Lebanon’s Internal Challenge
Domestically, the escalation places Lebanon before an exceptionally difficult equation. The country continues to grapple with one of the most severe economic crises in modern history, while state institutions struggle with limited resources and declining operational capacity. Under such circumstances, any large-scale military confrontation would pose a direct threat not only to national security but also to what remains of Lebanon’s economic and social resilience.
Persistent instability undermines prospects for investment, tourism, and economic recovery while increasing the risks of internal displacement and renewed migration. Consequently, the strategic costs of war today extend far beyond the battlefield, encompassing broader political, economic, and societal consequences.
Where Is the Crisis Heading?
Current indicators suggest that all parties still prefer managing escalation rather than engaging in a full-scale war. However, this should not be mistaken for a guarantee of stability. As the frequency of reciprocal strikes increases and the scope of targeted areas expands, so too does the likelihood of a major incident or miscalculation triggering a cycle of escalation that neither side originally intended.

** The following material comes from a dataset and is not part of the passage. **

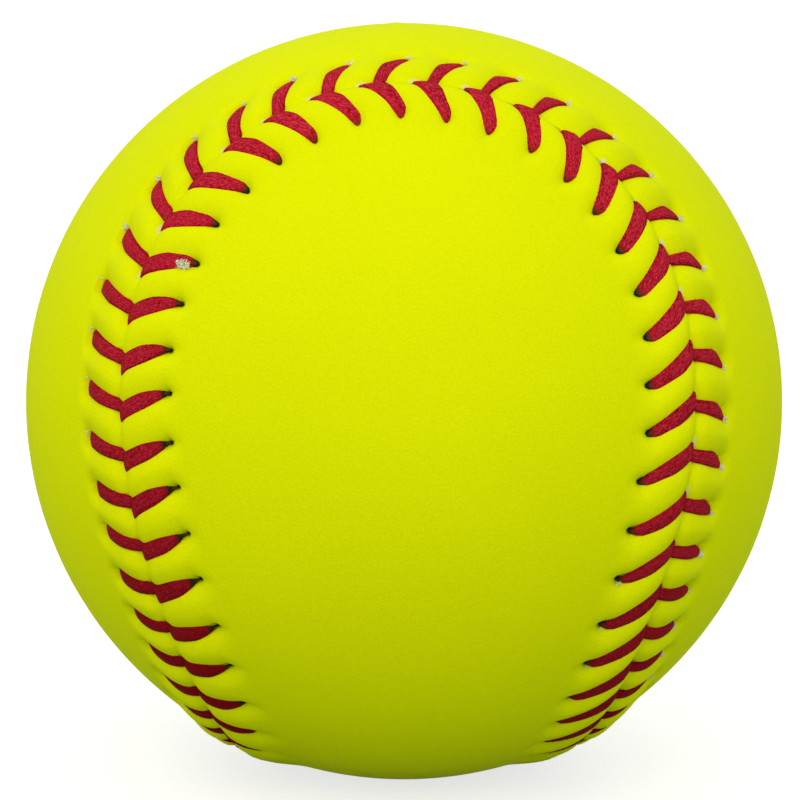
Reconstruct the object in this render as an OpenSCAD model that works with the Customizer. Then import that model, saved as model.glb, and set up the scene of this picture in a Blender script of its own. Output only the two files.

The most significant lesson from recent developments is not the scale of military operations themselves, but rather the reality that the Lebanese-Israeli front now exists in a gray zone between war and peace. In this environment, traditional rules of engagement are gradually eroding, international guarantees are losing effectiveness, and the possibility of a broader confrontation remains ever-present.
Ultimately, the central challenge is not merely ending the current round of hostilities, but creating a more sustainable political and security framework capable of addressing the structural causes of tension. Without such a framework, the Lebanese-Israeli border will remain one of the Middle East’s most volatile flashpoints, where periods of calm may prove temporary and where the risk of renewed conflict continues to loom over the region.